Wednesday, May 27, 2009

Virginia's 'vanishing' breeding biz

I've alluded to this fact in a prior blog, and The Washington Post caught up to the story for Tuesday's editions. (You'll need a free logon I.D. to read.)

Thoroughbred race-breeding farms in Virginia are becoming very few and quite far between. From my limited experience as a budding horseman in my neighboring state -- plus evidence that continues to pile up -- it has a lot to do with the men and women in Virginia's government not really caring enough about the industry enough to cultivate it. And the fact that a significant percentage of the general public neither appreciates, nor understands horse racing.

Virginia has a fine racing venue in Colonial Downs. I happen to like the location, a rural setting near Interstate 64 on the way from Richmond to Virginia Beach, but apparently it isn't closer to bigger markets because of the NIMBY factor -- Not in My Back Yard. (Dear North Carolina: Feel free to build a racetrack in my actual back yard.)

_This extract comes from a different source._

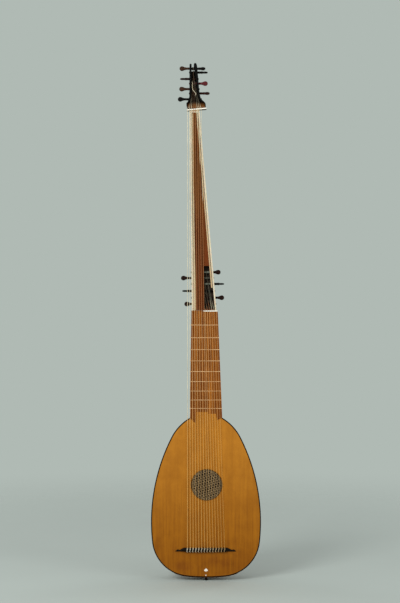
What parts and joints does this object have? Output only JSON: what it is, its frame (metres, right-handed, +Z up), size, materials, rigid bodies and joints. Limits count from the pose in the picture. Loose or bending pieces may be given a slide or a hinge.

But other than horsemen themselves, Virginians' minds are consumed by visions of the venue, off-track betting and the controversial notion of slots or other gaming to augment revenues.

Witness the immediate response of Virginia Gov. Tim Kaine when asked by a radio show host to comment on the Post's story about the loss of farms. Kaine can't get his mind off the gambling: "We have a track," he said, "we have a lottery and that's enough for me." It took multiple attempts for the program's moderator to get Kaine merely to understand that the question was about raising horses, not racing them or, the logical leap in the mind of the governor, the subject of gambling on those horses.

Kaine goes on to say that Virginia has "a number of good raising opportunities," though he admits to not being an expert on the race scene. That lack of expertise is clear, for when it comes to breeding and raising racers, the Virginia horse business could be on its last legs.

Despite the superb track that Kaine touts, Virginia's breeding, foaling and horse-development businesses are tanking. In the 1960s, Virginia was home to around 1,400 new thoroughbred foals a year; now that figure is closer to 350. As I've blogged before, the Virginia stallion scene has wilted from 154 studs serving 837 mares in 1991, to 41 stallions serving just 123 Virginia mares in 2008. I suspect the numbers will be worse again in 2009.

How many millions of dollars in Virginia income (and taxes) are lost in that decline? How many hundreds or thousands of jobs have disappeared? How many farms are folded, their green spaces paved over for a Super Wal-Mart parking lot or turned into cookie-cutter houses?

It's all but certain Tim Kaine isn't aware of those figures; nor are most members of Virginia's legislature. Perhaps it's equally likely that they don't care. That's both wrongheaded and sad.

Racing is, or should be, a key element of any thriving Virginia equine industry, particularly since the state does maintain a racing venue. And that equine industry is bigtime business for Virginia. The law firm of Sands, Anderson, Marks & Miller, which numbers equine law among its specialties, cites the horse biz as a $1.65 billion annual industry for the state, in some fashion still supporting up to 20,000 jobs. If virtually any other industry that helped employ 20,000 in the Old Dominion were struggling, you can bet Tim Kaine and the legislature would take note, and try to do something to help.

Meanwhile, many laymen simply consider horse racing, and the gambling that surrounds it, a vice that Virginia would be better off without. They figure a track and nine OTBs are more than enough, even if there doesn't happen to be a wagering facility anywhere near most of the 3.5 million who live in Northern Virginia, losing an estimated $100 million in wagering annually to neighboring states. And there's no way these opponents of horseplaying want slots or other gaming approved for the state.

Fully detailing all the present challenges about the breeding business in Virginia, and all the potential fixes, would be better-suited for a future post. (Or a book.) Suffice to say that while 100 percent owner's bonuses paid at Colonial Downs last year were great, they do little or nothing for the breeder who sold that foal to the racing connections. And with a brilliant but brief Colonial meeting that completely lacks a Virginia stallion series (like successful models in New York, Louisiana and elsewhere, stakes races for which only foals sired in Virginia would be eligible), there's almost no point in standing a sire in Virginia.

The numbers don't lie. If action isn't taken soon, the race-breeding business in Virginia will die.

Of course, then it won't cost much at all to fund 100 percent owner's bonuses for VA-breds running among open company at Colonial.